Um sistema em que estas dificuldades não existissem seria, indubitavelmente, um sistema funcional e sustentável.
A quantidade de papelada que é necessária para ser concluído um processo de submissão de qualquer pedido de apoio é algo que ninguém nos ensinou a fazer. É necessária pesquisa e também várias conversas com quem já passou pelo mesmo processo e que foi aprendendo por tentativa e erro. Esta é uma das coisas que cremos que poderia facilmente ser simplificada. Poderia passar, por exemplo, por um questionário por parte dessas entidades, com perguntas diretas às quais responderíamos prontamente, e a partir das quais poderia ser marcada uma entrevista.

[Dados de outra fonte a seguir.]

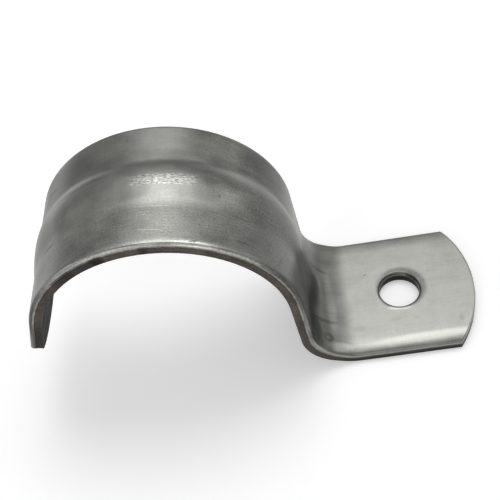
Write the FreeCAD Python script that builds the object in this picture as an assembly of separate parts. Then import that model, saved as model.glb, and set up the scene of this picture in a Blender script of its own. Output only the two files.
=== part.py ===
# One-hole strap for 2 inch rigid conduit, pressed from one piece of steel sheet.
# The saddle goes over the conduit: its axis is Y and the origin lies on it, at mid width.
# X runs from the free leg to the bolting tab, Z is up and the tab is level. Millimetres.
import FreeCAD, Part
import math
import os

conduit_diameter = 60.3     # 2 in rigid conduit, outside
saddle_clearance = 0.1      # on the diameter
sheet = 3.2                 # 1/8 in sheet
strip_width = 37.5
edge_roll = 0.8             # rounding of the outer rim, left by shearing

leg_turn = 71.8             # degrees of saddle from its top to the free leg
leg_length = 17.0           # from the saddle to the middle of the leg's end
leg_end_radius = 27.0
wall_turn = 86.0            # degrees of saddle from its top to the wall above the tab

heel_radius = 7.3           # the bend into the tab opens up in three steps, upper side
heel_turn = 45.5
sweep_radius = 11.8
sweep_turn = 14.5
ease_radius = 28.0          # turns what is left, until the tab is level

tab_drop = 21.9             # top of the tab below the conduit's axis
tab_reach = 78.8            # from the conduit's axis to the middle of the tab's end
tab_end_radius = 31.8
tab_crown = 0.35            # how much the tab's long sides fall away
crown_width = 6.0
hole_x = 58.7
hole_diameter = 11.1        # 7/16 in, for a 3/8 in bolt
hole_roll = 0.8
hole_tear = 0.5             # how much further out the torn lower end of the hole is
tear_height = 1.0

rib_height = 1.2
rib_crest = 11.0            # width of the rib's arched top, between its hollow flanks
rib_foot = 16.6
rib_leg_height = 0.7        # where the rib comes onto the free leg
rib_leg_gap = 4.0           # plain sheet between the rib's end and the leg's end
rib_full_turn = 30.0        # degrees before the top where the rib has its full height
rib_fade = 13.0             # length over which it fades out in the bend

over = 5.0                  # how far blanks and cutters run past the part
saddle_cuts = 7             # sections along the rising rib
bend_cuts = 4               # sections along each step of the bend

outer = (conduit_diameter + saddle_clearance) / 2 + sheet
half = strip_width / 2


def shifted(position, turn, ahead, up):
    # from a point on the sheet's outer line, which heads off at an angle in XZ
    angle = math.radians(turn)
    x = position[0] + math.cos(angle) * ahead - math.sin(angle) * up
    z = position[1] + math.sin(angle) * ahead + math.cos(angle) * up
    return (x, z)


def edge(places):
    points = [FreeCAD.Vector(*place) for place in places]
    chord = (points[-1] - points[0]).normalize()
    if all((point - points[0]).cross(chord).Length < 1e-7 for point in points):
        return Part.makeLine(points[0], points[-1])
    bezier = Part.BezierCurve()
    bezier.setPoles(points)
    return bezier.toShape()


def mirrored(points):
    return [(-y, up) for y, up in reversed(points)]


def section(position, turn, rib, crown):
    # the sheet cut across, each line as distances and heights: the rib is raised on the outer
    # side and hollow on the inner one, and the outer rims are rolled
    crest, foot, flat = rib_crest / 2, rib_foot / 2, half - edge_roll
    shoulder = rib * (foot - crest) / foot

    def arch(level):
        return [(-crest, level + shoulder), (0, level + 2 * rib - shoulder), (crest, level + shoulder)]

    def flank(level):
        return [(crest, level + shoulder), ((crest + foot) / 2, level), (foot, level)]

    right = [
        flank(0),
        [(foot, 0), (half - crown_width, 0), (flat, -crown)],
        [(flat, -crown), (half, -crown), (half, -edge_roll - crown)],
        [(half, -edge_roll - crown), (half, -sheet)],
        [(half, -sheet), (foot, -sheet)],
        flank(-sheet)[::-1],
    ]
    left = [mirrored(points) for points in reversed(right)]
    edges = []
    for line in [arch(0)] + right + [arch(-sheet)[::-1]] + left:
        placed = [shifted(position, turn, 0, up) for y, up in line]
        edges.append(edge([(x, y, z) for (x, z), (y, up) in zip(placed, line)]))
    return Part.Wire(edges)


def between(first, last, share):
    return first + (last - first) * share


def eased(share):
    return share * share * (3 - 2 * share)


def shares(steps):
    return [i / steps for i in range(steps + 1)]


def run(position, turn, length, ribs, crown=0.0):
    # skin of a straight stretch, with its rib height at each end, and where it gets to
    end = shifted(position, turn, length, 0)
    first = section(position, turn, ribs[0], crown)
    if ribs[0] == ribs[1]:
        return first.extrude(FreeCAD.Vector(end[0] - position[0], 0, end[1] - position[1])), end
    return Part.makeLoft([first, section(end, turn, ribs[1], crown)], False, True), end


def bend(position, turn, last_turn, radius, ribs, crowns):
    # skin of an arc with its centre over the sheet, or under it if the radius is negative
    centre = shifted(position, turn, 0, radius)
    end = shifted(centre, last_turn, 0, -radius)
    if len(set(ribs)) == 1 and len(set(crowns)) == 1:
        first = section(position, turn, ribs[0], crowns[0])
        pivot = FreeCAD.Vector(centre[0], 0, centre[1])
        return first.revolve(pivot, FreeCAD.Vector(0, 1, 0), turn - last_turn), end
    cuts = []
    for share, rib, crown in zip(shares(len(ribs) - 1), ribs, crowns):
        angle = between(turn, last_turn, share)
        cuts.append(section(shifted(centre, angle, 0, -radius), angle, rib, crown))
    return Part.makeLoft(cuts, False), end


def bend_steps():
    # radius and slope at the start and end of each step
    after_heel = wall_turn - heel_turn
    after_sweep = after_heel - sweep_turn
    return [
        (heel_radius, wall_turn, after_heel),
        (sweep_radius, after_heel, after_sweep),
        (ease_radius, after_sweep, 0.0),
    ]


def wall_length():
    # the straight wall takes what the bend leaves of the drop to the tab
    drop = 0.0
    for radius, first, last in bend_steps():
        drop += radius * (math.cos(math.radians(last)) - math.cos(math.radians(first)))
    wall = math.radians(wall_turn)
    return (outer * math.cos(wall) + tab_drop - drop) / math.sin(wall)


def strip():
    # the skins from past the free leg's end to past the tab's end close one solid
    skins = []
    leg_top = shifted((0, 0), leg_turn, 0, outer)
    start = shifted(leg_top, leg_turn, -leg_length - over, 0)
    skin, position = run(start, leg_turn, over + rib_leg_gap, (0, 0))
    skins.append(skin)
    skin, position = run(position, leg_turn, leg_length - rib_leg_gap, (0, rib_leg_height))
    skins.append(skin)

    ribs = [between(rib_leg_height, rib_height, eased(share)) for share in shares(saddle_cuts)]
    skin, position = bend(position, leg_turn, rib_full_turn, -outer, ribs, [0] * len(ribs))
    skins.append(skin)
    skin, position = bend(position, rib_full_turn, -wall_turn, -outer, [rib_height], [0])
    skins.append(skin)
    skin, position = run(position, -wall_turn, wall_length(), (rib_height, rib_height))
    skins.append(skin)

    travelled = 0.0
    for radius, slope, last_slope in bend_steps():
        length = radius * math.radians(slope - last_slope)
        ribs, crowns = [], []
        for share in shares(bend_cuts):
            faded = min(1.0, (travelled + length * share) / rib_fade)
            ribs.append(rib_height * (1 - eased(faded)))
            crowns.append(tab_crown * eased(share) if last_slope == 0 else 0)
        skin, position = bend(position, -slope, -last_slope, radius, ribs, crowns)
        skins.append(skin)
        travelled += length
    skin, end = run(position, 0, tab_reach + over - position[0], (0, 0), tab_crown)
    skins.append(skin)

    faces = [face for skin in skins for face in skin.Faces]
    faces.append(Part.Face(section(start, leg_turn, 0, 0)))
    faces.append(Part.Face(section(end, 0, 0, tab_crown)))
    shell = Part.Shell(faces)
    shell.sewShape()
    return Part.Solid(shell)


def turned(places):
    # a profile closed by a rolled rim, turned about Z: its first and last points end the roll
    corner = (places[0][0], places[-1][1])
    edges = [edge([(x, 0, z) for x, z in (places[-1], corner, places[0])])]
    for pair in zip(places, places[1:]):
        edges.append(edge([(x, 0, z) for x, z in pair]))
    face = Part.Face(Part.Wire(edges))
    return face.revolve(FreeCAD.Vector(0, 0, 0), FreeCAD.Vector(0, 0, 1), 360)


def end_cutter(radius):
    # what lies past a round end in +X, with the rolled rim on the upper side
    rim, far, low = radius - edge_roll, radius + strip_width, -sheet - over
    profile = [(radius, -edge_roll), (radius, low), (far, low), (far, over), (rim, over), (rim, 0)]
    block = Part.makeBox(far, 2 * far, over - low, FreeCAD.Vector(0, -far, low))
    return turned(profile).common(block)


def hole_cutter():
    bore = hole_diameter / 2
    torn, rim, low = bore + hole_tear, bore + hole_roll, -sheet - over
    profile = [(bore, -hole_roll), (bore, tear_height - sheet), (torn, -sheet), (torn, low),
               (0, low), (0, over), (rim, over), (rim, 0)]
    return turned(profile)


def strap():
    leg_end = end_cutter(leg_end_radius)
    leg_top = shifted((0, 0), leg_turn, 0, outer)
    centre = shifted(leg_top, leg_turn, leg_end_radius - leg_length, 0)
    leg_end.rotate(FreeCAD.Vector(0, 0, 0), FreeCAD.Vector(0, 0, 1), 180)
    leg_end.rotate(FreeCAD.Vector(0, 0, 0), FreeCAD.Vector(0, 1, 0), -leg_turn)
    leg_end.translate(FreeCAD.Vector(centre[0], 0, centre[1]))

    tab_end = end_cutter(tab_end_radius)
    tab_end.translate(FreeCAD.Vector(tab_reach - tab_end_radius, 0, -tab_drop))

    hole = hole_cutter()
    hole.translate(FreeCAD.Vector(hole_x, 0, -tab_drop))
    body = strip()
    for cutter in (hole, tab_end, leg_end):
        body = body.cut(cutter)
    return body.removeSplitter()


os.makedirs("parts", exist_ok=True)
part = strap()
solid = part.Solids[0]
solid.exportStep("parts/strap.step")
print("strap", "valid" if solid.isValid() else "not valid", len(part.Solids), "solid", round(solid.Volume), "mm3")
print("wall above the tab", round(wall_length(), 2), "mm, faces", len(solid.Faces))
print("box", solid.BoundBox)
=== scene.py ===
import math
import bpy
from mathutils import Matrix, Vector, noise


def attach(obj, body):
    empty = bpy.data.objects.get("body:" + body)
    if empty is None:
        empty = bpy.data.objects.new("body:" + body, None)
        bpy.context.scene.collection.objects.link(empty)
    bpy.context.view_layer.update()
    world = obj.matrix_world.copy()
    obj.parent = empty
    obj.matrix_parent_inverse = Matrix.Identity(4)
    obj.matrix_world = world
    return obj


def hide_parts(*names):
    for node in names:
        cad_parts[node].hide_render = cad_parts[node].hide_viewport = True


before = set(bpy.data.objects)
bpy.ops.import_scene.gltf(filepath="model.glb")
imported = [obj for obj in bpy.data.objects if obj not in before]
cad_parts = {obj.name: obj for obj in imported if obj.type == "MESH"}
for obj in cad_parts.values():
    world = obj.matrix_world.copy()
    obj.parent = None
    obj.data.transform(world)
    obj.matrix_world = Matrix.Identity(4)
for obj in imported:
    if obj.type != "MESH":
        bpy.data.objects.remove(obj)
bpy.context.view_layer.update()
mm = 0.001
outerSide, cutRim, innerSide = 0, 1, 2      # which side of the sheet a face is on

# A one-hole conduit strap, pressed from a strip of 3.2 mm steel sheet. The flat blank is made
# first, with its sheared rims and its punched hole, and a node tree then presses it into shape.
# Lengths are in mm. The outer line is the sheet's outer side, measured flat from the saddle's top.
strap = {
    "saddleRadius": 33.4,       # outer side of the sheet over a 2 in conduit
    "sheet": 3.2,
    "stripWidth": 37.5,
    "legTurn": 71.8,            # degrees of saddle from its top to the free leg
    "legLength": 17.0,
    "legEndRadius": 27.0,
    "wallTurn": 86.0,           # degrees of saddle from its top to the wall above the tab
    "heelRadius": 7.3,
    "heelTurn": 45.5,
    "sweepRadius": 11.8,
    "sweepTurn": 14.5,
    "easeRadius": 28.0,
    "tabDrop": 21.9,            # top of the tab below the conduit's axis
    "tabReach": 78.8,           # from the conduit's axis to the end of the tab
    "tabEndRadius": 31.8,
    "tabEndShift": 1.3,         # the tab's end was sheared a little off centre
    "tabEndRoll": 0.3,          # this end is rolled less than the sides, by this share
    "crownStart": 13.5,         # from the strip's middle to where the tab's long sides fall away
    "crownRun": 5.0,            # how far into the last bend they have fallen fully
    "crownFront": 0.8,
    "crownBack": 0.48,
    "crownCurve": 2.5,          # how late across the strip they start to fall
    "tabSettle": 7.4,           # the tab lies flat from this far before the last bend's end
    "settleStart": 0.6,         # past the heel's start
    "settleRun": 8.0,           # length over which the bend comes down to it
    "settleBlend": 3.0,         # softens the place from which it lies flat
    "ribHeight": 1.2,
    "ribCrest": 11.0,           # width of the rib's arched top, between its hollow flanks
    "ribFoot": 16.6,
    "ribShift": 0.4,            # the rib sits a little to the front, and its top leans back
    "ribLean": 1.3,
    "ribLegHeight": 0.7,
    "ribLegGap": 4.0,
    "ribFullTurn": 30.0,
    "ribFade": 7.5,             # length over which it fades out in the bend
    "pimple": (71.9, -14.1),    # a raised spot in the bend, where the press had a pit
    "pimpleRadius": 1.3,
    "pimpleHeight": 0.16,
    "rimRoll": 0.8,             # rounding of the outer rim, left by shearing
    "holeX": 58.7,
    "holeRadius": 5.35,
    "holeRoll": 0.9,
    "holeTear": 0.15,
    "tearHeight": 1.0,
    "shearDepth": 1.35,         # down to here the cut rim is smooth, below it the steel broke away
    "breakDepth": 0.14,         # how rough the broken part is
    "breakLumps": (0.9, 0.9, 1.3),      # lumps for each mm along, across and down it
    "breakRings": (0.12, 0.3, 0.5, 0.7, 0.88),      # shares of its depth
    "cell": 0.5,                # spacing of the blank's faces
    "tipCell": 0.45,            # the same past the hole
    "legEndReach": 22.0,        # how far in from the leg's end the columns bend to its round shape
    "holePatch": 8.0,           # half the side of the square of faces round the hole
    "patchRings": 8,
    "patchPull": 0.8,           # below 1 the rings lie closer together at the hole
    "rollRings": 5,
    "sharpAngle": 40.0,         # edges turned more than this, in degrees, are shaded sharp
}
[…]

Sempre que temos de apresentar uma proposta, há um novo longo documento a ser escrito, documento esse que tem de ser redigido por alguém que está consciente das regras e do que estas envolvem, de modo a ser primeiramente considerado, e mais tarde realmente aprovado.

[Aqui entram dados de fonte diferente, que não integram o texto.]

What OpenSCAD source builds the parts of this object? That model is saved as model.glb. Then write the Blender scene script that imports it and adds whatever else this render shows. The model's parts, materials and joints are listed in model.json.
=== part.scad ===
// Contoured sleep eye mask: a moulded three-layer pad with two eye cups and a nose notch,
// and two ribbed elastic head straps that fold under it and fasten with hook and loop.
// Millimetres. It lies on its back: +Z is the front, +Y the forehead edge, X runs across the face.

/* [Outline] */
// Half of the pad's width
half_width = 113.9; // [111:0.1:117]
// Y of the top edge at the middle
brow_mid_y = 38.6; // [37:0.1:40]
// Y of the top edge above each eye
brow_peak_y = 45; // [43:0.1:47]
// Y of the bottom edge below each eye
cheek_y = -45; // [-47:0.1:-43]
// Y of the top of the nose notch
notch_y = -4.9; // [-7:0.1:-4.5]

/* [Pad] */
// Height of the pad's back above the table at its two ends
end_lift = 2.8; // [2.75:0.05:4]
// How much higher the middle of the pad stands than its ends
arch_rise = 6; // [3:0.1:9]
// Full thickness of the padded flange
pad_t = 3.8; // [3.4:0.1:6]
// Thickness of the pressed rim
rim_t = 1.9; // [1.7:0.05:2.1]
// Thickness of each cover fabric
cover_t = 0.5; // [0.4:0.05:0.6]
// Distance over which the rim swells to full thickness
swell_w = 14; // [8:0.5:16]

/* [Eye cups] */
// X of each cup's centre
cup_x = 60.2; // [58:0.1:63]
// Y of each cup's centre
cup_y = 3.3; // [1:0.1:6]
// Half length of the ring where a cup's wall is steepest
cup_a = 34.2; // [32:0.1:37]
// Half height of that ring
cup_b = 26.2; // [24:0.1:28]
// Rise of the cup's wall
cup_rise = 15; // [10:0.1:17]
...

Só este procedimento por si só tem um custo, o que o torna contraprodutivo. No final, de forma que tenhamos hipótese de nos ser atribuído qualquer tipo de financiamento, precisamos de pagar a alguém para formular uma candidatura. Tudo isto, insistimos, apenas para nos certificarmos, sem garantias, que o projeto seja considerado para financiamento.

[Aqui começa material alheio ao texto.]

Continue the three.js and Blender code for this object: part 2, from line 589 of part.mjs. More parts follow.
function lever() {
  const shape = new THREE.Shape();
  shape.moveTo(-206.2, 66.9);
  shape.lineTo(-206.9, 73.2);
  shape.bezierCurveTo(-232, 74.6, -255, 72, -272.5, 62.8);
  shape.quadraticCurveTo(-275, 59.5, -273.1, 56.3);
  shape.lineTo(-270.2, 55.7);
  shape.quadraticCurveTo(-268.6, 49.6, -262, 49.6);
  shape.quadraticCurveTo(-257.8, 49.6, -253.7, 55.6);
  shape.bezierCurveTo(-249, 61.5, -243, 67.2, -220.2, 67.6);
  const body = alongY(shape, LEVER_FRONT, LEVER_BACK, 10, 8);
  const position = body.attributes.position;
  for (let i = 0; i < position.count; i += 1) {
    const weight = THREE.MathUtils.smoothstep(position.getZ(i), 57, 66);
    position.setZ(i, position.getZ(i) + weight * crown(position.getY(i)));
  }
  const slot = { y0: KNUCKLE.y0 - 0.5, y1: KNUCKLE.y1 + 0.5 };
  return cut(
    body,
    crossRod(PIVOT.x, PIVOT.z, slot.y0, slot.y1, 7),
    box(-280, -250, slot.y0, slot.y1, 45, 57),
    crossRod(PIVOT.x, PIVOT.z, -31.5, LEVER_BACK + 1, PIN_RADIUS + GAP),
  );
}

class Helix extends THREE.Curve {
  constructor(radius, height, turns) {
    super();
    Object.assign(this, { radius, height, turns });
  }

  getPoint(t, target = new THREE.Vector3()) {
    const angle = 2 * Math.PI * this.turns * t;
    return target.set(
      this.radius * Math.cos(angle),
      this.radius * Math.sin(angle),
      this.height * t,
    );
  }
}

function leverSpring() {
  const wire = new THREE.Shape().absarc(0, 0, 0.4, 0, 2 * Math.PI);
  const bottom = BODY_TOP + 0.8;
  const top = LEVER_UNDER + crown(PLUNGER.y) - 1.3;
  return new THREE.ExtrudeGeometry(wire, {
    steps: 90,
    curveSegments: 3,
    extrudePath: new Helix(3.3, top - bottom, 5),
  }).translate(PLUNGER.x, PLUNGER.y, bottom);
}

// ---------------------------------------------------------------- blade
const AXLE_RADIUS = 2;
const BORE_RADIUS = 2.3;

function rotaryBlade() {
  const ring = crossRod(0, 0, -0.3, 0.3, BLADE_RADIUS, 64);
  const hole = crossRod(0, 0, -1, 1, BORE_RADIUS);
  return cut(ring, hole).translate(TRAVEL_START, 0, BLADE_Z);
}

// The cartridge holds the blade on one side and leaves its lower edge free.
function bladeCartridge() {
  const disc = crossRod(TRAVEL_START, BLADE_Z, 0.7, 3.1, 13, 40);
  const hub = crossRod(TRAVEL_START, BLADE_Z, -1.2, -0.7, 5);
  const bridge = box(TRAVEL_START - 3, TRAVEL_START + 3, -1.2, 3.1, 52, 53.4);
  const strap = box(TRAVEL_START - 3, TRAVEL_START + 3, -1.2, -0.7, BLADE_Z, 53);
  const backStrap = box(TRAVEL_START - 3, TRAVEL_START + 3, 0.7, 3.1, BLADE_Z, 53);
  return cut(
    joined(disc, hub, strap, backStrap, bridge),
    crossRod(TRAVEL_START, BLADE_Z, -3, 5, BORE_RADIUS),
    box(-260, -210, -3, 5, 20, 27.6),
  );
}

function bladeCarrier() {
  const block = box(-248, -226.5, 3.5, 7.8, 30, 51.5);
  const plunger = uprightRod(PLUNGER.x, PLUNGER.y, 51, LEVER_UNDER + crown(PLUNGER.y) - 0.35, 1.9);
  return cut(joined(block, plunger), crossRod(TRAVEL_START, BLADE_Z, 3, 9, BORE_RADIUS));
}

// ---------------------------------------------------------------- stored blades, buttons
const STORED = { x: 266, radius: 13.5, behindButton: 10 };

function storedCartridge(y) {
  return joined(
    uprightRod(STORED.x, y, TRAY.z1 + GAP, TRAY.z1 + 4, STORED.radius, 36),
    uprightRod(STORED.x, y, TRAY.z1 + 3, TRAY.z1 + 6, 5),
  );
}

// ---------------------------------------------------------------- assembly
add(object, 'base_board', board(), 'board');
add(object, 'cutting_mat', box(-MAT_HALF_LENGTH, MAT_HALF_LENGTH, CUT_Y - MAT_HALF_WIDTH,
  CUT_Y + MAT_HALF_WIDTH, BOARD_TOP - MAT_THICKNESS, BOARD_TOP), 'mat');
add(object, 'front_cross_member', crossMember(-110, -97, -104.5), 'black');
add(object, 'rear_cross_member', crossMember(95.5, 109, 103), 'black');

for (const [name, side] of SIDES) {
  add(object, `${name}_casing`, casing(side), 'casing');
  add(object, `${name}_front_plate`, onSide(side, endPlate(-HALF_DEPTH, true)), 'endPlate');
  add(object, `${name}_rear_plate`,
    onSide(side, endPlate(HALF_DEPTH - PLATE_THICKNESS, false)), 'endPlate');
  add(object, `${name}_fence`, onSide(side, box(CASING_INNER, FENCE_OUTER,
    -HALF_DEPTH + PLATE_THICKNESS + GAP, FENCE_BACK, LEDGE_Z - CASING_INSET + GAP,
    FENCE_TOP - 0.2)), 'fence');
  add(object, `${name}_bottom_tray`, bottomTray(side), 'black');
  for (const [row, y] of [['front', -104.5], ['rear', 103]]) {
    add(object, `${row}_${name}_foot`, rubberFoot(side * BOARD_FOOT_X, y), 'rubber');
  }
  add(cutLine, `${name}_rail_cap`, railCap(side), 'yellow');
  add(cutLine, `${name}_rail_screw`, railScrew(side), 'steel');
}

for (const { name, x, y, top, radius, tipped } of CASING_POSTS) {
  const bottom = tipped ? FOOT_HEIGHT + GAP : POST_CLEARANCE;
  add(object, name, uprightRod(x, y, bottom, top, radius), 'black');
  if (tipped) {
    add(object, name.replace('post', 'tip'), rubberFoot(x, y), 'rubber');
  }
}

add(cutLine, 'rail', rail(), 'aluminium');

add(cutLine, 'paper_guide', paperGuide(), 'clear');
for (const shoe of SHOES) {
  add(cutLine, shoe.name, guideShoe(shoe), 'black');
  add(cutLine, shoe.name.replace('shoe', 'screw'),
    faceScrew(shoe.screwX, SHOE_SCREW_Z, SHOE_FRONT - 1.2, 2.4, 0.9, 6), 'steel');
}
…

Torna-se cómica esta realidade. Qualquer proposta com uma estrutura diferente da expectável é imediatamente chumbada. Este é um processo que não nos é facilitado, e que na nossa visão tem, definitivamente, de ser revisto de forma a ser acessível às mais diversas práticas e projetos que figuram em todo o espectro das áreas culturais.
Também poderíamos referir a falta de entreajuda que sentimos; quem nos pode ajudar não tem paciência, tempo ou apenas disponibilidade, para tornar claros os procedimentos a serem seguidos. Sem alguém que saiba e que nos elucide, com quem aprendemos? Não é mesmo nada fácil criar um projeto neste país.

Apesar de tudo isto, e como forma de concluir, o S/ Título tentará permanecer, aqui, a fazer o que nos é possível. De, e pela arte. De, e pela cultura.